A Solution to a Crisis

The impact of coronavirus (COVID-19) is felt by all businesses, communities, and individuals around the world. More than 2.1 million people worldwide have been infected with COVID-19, and more than 180,000 people have died from the disease. It has changed our way of working, playing, socializing, and learning: schools are closing down, sporting events are canceled, companies closing down, people are working from home, national lockdown, and the impact list goes on.

COVID-19 is a major global threat to public health and has sparked shock waves across medical systems, the payment sector, supply chain networks, and other key social aspects of society. The recent pandemic highlights the need for an organized response from different countries, companies, and charities. But how can these grants and donations be managed, delivered, and channeled more transparently and efficiently?

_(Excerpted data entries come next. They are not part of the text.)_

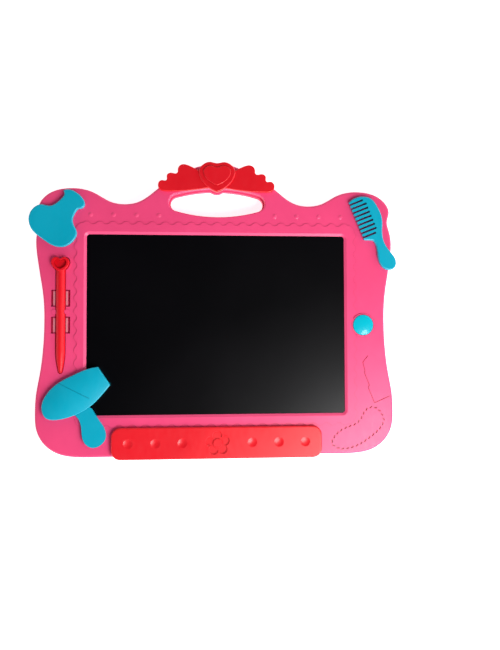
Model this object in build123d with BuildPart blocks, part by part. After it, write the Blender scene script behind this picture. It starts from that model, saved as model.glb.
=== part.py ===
from build123d import *
import os
from math import asin, atan2, degrees

# Toy LCD drawing tablet with a handle, a clip-in pen, moulded ornaments and an erase button.
# It lies flat on its back: +Z leaves the screen, +Y points at the handle, +X is to the right.
# The origin is on the resting face, straight under the middle of the screen. Millimetres.

os.makedirs("parts", exist_ok=True)

# ---------------------------------------------------------------- driving dimensions
screen_w = 249.0          # visible writing area of a 12-inch panel
screen_h = 173.0
screen_corner_r = 3.0

rear_wall = 2.0           # back wall of the rear shell
side_wall = 2.2           # side wall of both shells
parting_z = 7.0           # where the two shells meet
underside_z = 13.9        # inner face of the front wall
field_z = 15.5            # outer face of the front wall
plateau_z = 16.0          # raised field inside the wavy line, and the seats under the ornaments
front_edge_r = 2.0
rear_edge_r = 3.0
hole_edge_r = 1.2
rear_hole_step = 1.2      # the handle hole is narrower in the rear shell, all round
seam_r = 0.4              # both shells are rounded where they meet
lip_height = 1.3
lip_gap = 0.1

tape_t = 0.2
panel_t = 1.2
board_t = 1.5             # stiffener behind the panel
panel_border = 4.5        # the panel runs this far past the visible area
board_inset = 1.0         # the stiffener is this much smaller than the panel, each side
panel_top_z = underside_z - tape_t
panel_bottom_z = panel_top_z - panel_t
board_bottom_z = panel_bottom_z - board_t
panel_half_x = screen_w / 2 + panel_border
panel_half_y = screen_h / 2 + panel_border
fence_gap = 0.3
fence_t = 1.6

wing_z = 18.6
heart_z = 20.0
heart_top_z = 21.0
bar_z = 19.8
bottle_z = 19.4
comb_z = 19.4
dryer_z = 22.2
dryer_grip_z = 19.0

post_r = 2.0              # ornament posts, through the front wall
post_hole_r = 2.2
post_bottom_z = 14.0
post_bore_r = 0.9
post_bore_top_z = 17.8

button_x, button_y = 142.7, -0.7
button_r = 10.0
button_gap = 0.35
button_ring_r = 11.4
button_ring_z = 16.4
button_ring_bevel = 0.3

pen_x = -148.5
pen_z = 14.3              # height of the pen's axis
pen_r = 4.4
pen_tip_y = -46.3
pen_top_y = 55.0
pen_nib_r = 2.0
groove_gap = 0.5
groove_wall = 1.6
stud_y = 12.0             # two round studs hold the pen in its side notches
stud_r, stud_reach, stud_gap = 2.4, 3.5, 0.3
arm_w, arm_drop = 2.1, 0.4
pocket_w, pocket_wall, pocket_depth = 2.0, 1.6, 3.2
pocket_spans = ((-8.5, 7.5), (17.0, 33.0))
head_bottom_z = 11.8
head_top_z = 19.2
head_pocket_z = 11.2

pcb_bottom_z = 6.4
pcb_t = 1.6
pcb_top_z = pcb_bottom_z + pcb_t
pcb_x0, pcb_x1 = 134.0, 158.0
pcb_y0, pcb_y1 = -24.0, 34.0

cell_x, cell_y = 147.0, -50.0
cell_r, cell_t = 10.0, 3.2
cell_z = 2.7
door_w, door_l = 30.0, 41.0
door_y1 = -34.5
door_y0 = door_y1 - door_l
door_t = 2.2
door_gap = 0.3
bay_wall = 1.6
bay_roof_z = 7.2
bay_top_z = 8.6
door_screw_y = -71.0
door_tongue_w = 12.0
door_edge_r = 1.0         # the door swings about the middle of its rounded inner edge

lock_x, lock_y = 150.0, 22.0
lock_travel = 3.0

# ---------------------------------------------------------------- outlines seen from above


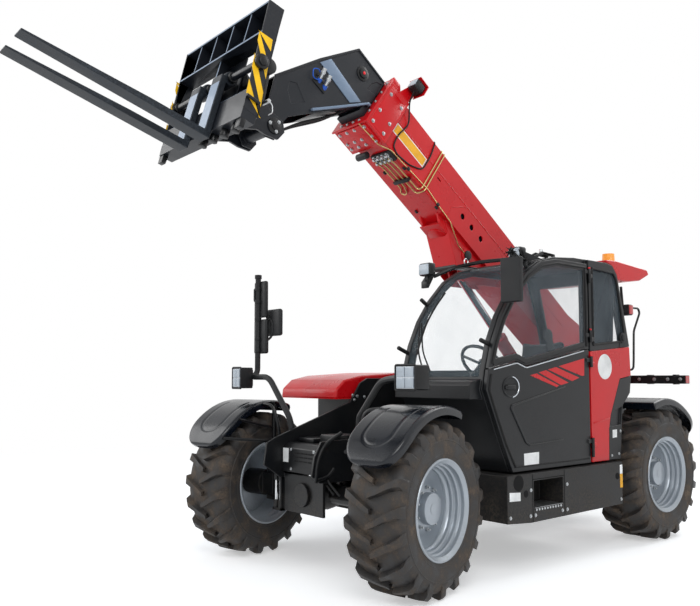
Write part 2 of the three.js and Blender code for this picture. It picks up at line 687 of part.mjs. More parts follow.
const pivotTube = (v, u, half, r, bore) => cut(
  rod([-half, -u, v], [half, -u, v], r, 20),
  rod([-half - 5, -u, v], [half + 5, -u, v], bore / Math.cos(Math.PI / 16), 16));
const boomSide = along([
  [-95, BOOM_BOTTOM + 120], [-60, BOOM_BOTTOM], [BOOM_LENGTH, BOOM_BOTTOM], [BOOM_LENGTH, BOOM_TOP],
  [560, BOOM_TOP], [330, -70], [110, 92], [40, 115], [-60, 110], [-115, 60],
]);
const collarU = BOOM_LENGTH + COLLAR_LENGTH;
const lug = along([
  [LIFT_EYE_U - 62, BOOM_BOTTOM + 2], [LIFT_EYE_U - 62, LIFT_EYE_V - 20], [LIFT_EYE_U - 35, LIFT_EYE_V - 50],
  [LIFT_EYE_U + 45, LIFT_EYE_V - 50], [LIFT_EYE_U + 110, LIFT_EYE_V], [2240, BOOM_BOTTOM + 2],
]);
const fairing = along([
  [1500, BOOM_BOTTOM + 2], [1850, -790], [2080, -775], [2420, BOOM_BOTTOM + 2],
]);
const fairingFront = along([
  [2420, BOOM_BOTTOM + 2], [2080, -775], [2075.4, -768.4], [2404, BOOM_BOTTOM + 2],
]);
const belly = along([
  [2140, BOOM_BOTTOM + 2], [2200, BOOM_BOTTOM - 62], [2420, BOOM_BOTTOM - 62], [2520, BOOM_BOTTOM + 2],
]);
const boomOuter = join(
  cut(
    join(
      sidePlate(boomSide, -BOOM_HALF_W, BOOM_HALF_W),
      rod([-towerInner + GAP, 0, 0], [towerInner - GAP, 0, 0], 78, 20),
      box(-COLLAR_HALF_W, COLLAR_HALF_W, -collarU, -BOOM_LENGTH + 150, -580, -104),
    ),
    box(-BOOM_HALF_W + BOOM_WALL, BOOM_HALF_W - BOOM_WALL, -BOOM_LENGTH, 200,
      BOOM_BOTTOM + BOOM_WALL, BOOM_TOP - BOOM_WALL),
    sidePlate(along([[-70, BOOM_TOP - 20], [-70, 60], [-30, 85], [60, 85], [300, -82], [300, BOOM_TOP - 20]]),
      -BOOM_HALF_W + 20, -100),
    sidePlate(along([[-70, BOOM_TOP - 20], [-70, 60], [-30, 85], [60, 85], [300, -82], [300, BOOM_TOP - 20]]),
      100, BOOM_HALF_W - 20),
    box(-INNER_HALF_W - 0.4, INNER_HALF_W + 0.4, -collarU - 5, -BOOM_LENGTH + 5,
      INNER_BOTTOM - 0.4, INNER_TOP + 0.4),
    rod([-towerInner - 5, 0, 0], [towerInner + 5, 0, 0], 45.4 / Math.cos(Math.PI / 16), 16),
  ),
  sidePlate(lug, 46, 68),
  sidePlate(lug, -68, -46),
  sidePlate(belly, 90, 112),
  sidePlate(belly, -112, -90),
  sidePlate(fairing, 118, 130),
  sidePlate(fairing, -130, -118),
  sidePlate(fairingFront, -119, 119),
  rod([-130, -2060, -765], [130, -2060, -765], 28, 12),
);
add('boom_outer', boomOuter, LOOK.red, boom);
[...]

Countries around the world are deploying technologies to help resolve some of the major challenges associated with COVID-19. The epidemic outbreak has taken blockchain technology into the limelight as it helps fight the day-to-day battle against COVID-19. The word blockchain is most frequently linked to Bitcoin, but as some people misunderstand, blockchain is much more than bitcoin, and not fundamentally linked to the latter.

In the simplest of words, a blockchain is a time-stamped series of permanent data records that is maintained by a network of computers not owned by any single entity. Any transaction that goes into the activity record is enclosed in a block and connected together to form a chain in sequential order, giving itself the term blockchain. Its main characteristics are the immutability, traceability, decentralization, transparency, and veracity of its data.

Several businesses like Traxalt, a digital financial institution, the European Union, multinationals like IBM, law firms, real estate, and music agencies are using blockchain to improve their daily activities.